We cannot neglect more informal events and programs that celebrate entrepreneurial skills and test them out. Every year, ASEM organizes the Miss ASEM - Future Business Women pageant. Besides its beauty component, there is a strong focus on entrepreneurial skills, business planning, and marketing.
We are currently in the stage of developing and promoting a new innovative incubator in ASEM: IT4BA - Information Technology for Business Applications, where we are trying to create a platform where ASEM students can interact with representatives of entrepreneurship in the field of information technology.
How did the mindset of young people change when it comes to entrepreneurship? How has the perception of entrepreneurs changed?
Grigore Belostecinic: Any intention to develop entrepreneurial skills in the Soviet era was interpreted as careerism and, given its negative connotation at that time, it was not well-regarded. Since 1991, when ASEM was founded, we had to deliberately seek self-training or take different courses in several European states to learn and practice entrepreneurial skills. Since most of the population at that time had high hopes, but little knowledge in the field of entrepreneurship, they were not so selective in their educational requirements, and we were under less pressure as a result.
Times have changed a lot. Already, much more concrete knowledge is required than general themes, such as "Let's make a business plan!" or some elementary analysis. We have tough competition in the market, and those who have more knowledge, perseverance, and a desire for high-quality development will survive.
What was lost? Students lost their compelling and inquisitive enthusiasm. These days, they are much more pragmatic. Companies providing these services have entered the market. Private/commercial entities have appeared, which organize thematic training courses. In this situation, we started to operate in a more competitive environment. And we adjust to be the best!
How does ASEM cooperate with other entrepreneurial development networks? And, in particular, with GEN Moldova?

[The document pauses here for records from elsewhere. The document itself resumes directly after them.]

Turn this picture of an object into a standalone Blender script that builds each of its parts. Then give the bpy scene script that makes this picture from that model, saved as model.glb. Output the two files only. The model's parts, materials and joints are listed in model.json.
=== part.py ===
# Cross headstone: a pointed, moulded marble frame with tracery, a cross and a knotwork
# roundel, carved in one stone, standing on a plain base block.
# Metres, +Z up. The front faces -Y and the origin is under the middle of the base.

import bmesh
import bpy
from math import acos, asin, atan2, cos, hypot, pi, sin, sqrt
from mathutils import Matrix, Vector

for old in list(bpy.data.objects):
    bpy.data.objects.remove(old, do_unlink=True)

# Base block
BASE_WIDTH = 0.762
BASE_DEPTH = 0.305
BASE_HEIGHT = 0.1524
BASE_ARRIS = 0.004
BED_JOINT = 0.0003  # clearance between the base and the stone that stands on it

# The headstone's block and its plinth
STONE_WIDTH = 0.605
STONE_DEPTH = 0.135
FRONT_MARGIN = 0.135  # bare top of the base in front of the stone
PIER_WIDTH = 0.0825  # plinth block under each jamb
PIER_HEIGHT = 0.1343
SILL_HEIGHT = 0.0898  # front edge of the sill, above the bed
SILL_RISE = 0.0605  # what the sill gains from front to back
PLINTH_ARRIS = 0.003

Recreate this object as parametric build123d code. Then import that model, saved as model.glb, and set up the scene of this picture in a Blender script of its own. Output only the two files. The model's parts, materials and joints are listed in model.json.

Grigore Belostecinic: ASEM is not only involved in organizing activities within our institution. We have developed productive collaborations with several partners from outside ASEM, including NGOs that support this objective in the Republic of Moldova. These partners work both with students and with the general public.

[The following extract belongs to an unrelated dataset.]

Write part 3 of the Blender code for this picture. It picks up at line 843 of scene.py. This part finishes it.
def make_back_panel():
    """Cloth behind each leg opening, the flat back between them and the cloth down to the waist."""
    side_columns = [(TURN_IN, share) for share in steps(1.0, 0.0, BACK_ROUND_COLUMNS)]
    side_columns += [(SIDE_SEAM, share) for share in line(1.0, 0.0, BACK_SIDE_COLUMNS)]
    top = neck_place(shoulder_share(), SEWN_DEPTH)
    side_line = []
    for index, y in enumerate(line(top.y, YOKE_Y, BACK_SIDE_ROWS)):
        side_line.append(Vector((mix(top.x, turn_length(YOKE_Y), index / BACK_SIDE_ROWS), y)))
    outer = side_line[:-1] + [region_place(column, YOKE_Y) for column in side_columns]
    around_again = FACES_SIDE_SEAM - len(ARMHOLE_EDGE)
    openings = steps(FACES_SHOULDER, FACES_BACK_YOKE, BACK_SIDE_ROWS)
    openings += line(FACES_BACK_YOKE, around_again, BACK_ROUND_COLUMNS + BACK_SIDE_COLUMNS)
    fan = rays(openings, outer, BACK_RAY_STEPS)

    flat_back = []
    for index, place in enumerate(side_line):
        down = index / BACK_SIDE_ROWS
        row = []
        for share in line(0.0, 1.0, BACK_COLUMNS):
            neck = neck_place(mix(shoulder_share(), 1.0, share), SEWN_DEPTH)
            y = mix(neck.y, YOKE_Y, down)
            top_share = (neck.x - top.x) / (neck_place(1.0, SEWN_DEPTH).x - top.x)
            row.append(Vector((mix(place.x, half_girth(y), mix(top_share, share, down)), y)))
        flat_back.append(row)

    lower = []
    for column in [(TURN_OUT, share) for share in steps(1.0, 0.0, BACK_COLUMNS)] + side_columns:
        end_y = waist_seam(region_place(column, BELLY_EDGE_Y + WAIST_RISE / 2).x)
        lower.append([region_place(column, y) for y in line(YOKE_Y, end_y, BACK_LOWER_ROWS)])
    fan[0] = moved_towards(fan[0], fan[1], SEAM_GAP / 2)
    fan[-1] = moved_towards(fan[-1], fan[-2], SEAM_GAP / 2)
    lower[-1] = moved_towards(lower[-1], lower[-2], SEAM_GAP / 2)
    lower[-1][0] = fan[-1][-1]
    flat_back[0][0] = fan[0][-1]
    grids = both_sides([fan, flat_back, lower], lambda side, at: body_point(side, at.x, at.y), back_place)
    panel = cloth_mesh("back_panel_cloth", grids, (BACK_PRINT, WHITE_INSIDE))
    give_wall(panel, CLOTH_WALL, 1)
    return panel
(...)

We kicked off with the Association of Young Managers that organized Business Plan competitions for several among young people, and they were awarded with monetary prizes.
For about 17 years, ASEM has been actively involved in the organization of the Republican Olympics in the economy, together with Junior Achievement Moldova, through which we promote entrepreneurial skills among grade school students.
We are also involved in developing the curriculum of economic education at the university level and in training grade school teachers who teach economic and business-related courses.
Together with GEN Moldova, we involve students, teachers, and entrepreneurs in the events we have been organizing since 2013, when GEW was launched. During the course, we "diversified" our collaboration portfolio and jointly offered to ASEM students the opportunity to test the forces in the global DECA Idea Challenge competition, and the results were incredible. ASEM students were among the global finalists with their business ideas.
Also, we managed to mobilize our students and the general public under the broad umbrella of entrepreneurship and business development. It is important that we were able to offer them a global perspective, translated at the national level, through campaigns, competitions, and joint projects.
Plans and ideas for 2019-2020?
Grigore Belostecinic: We planned out some interesting activities for the new academic year, among which is a business ideas contest with many incentives, along with several initiatives involving the incubator, Republican Olympics, and additional joint ventures with JA and GEN Moldova.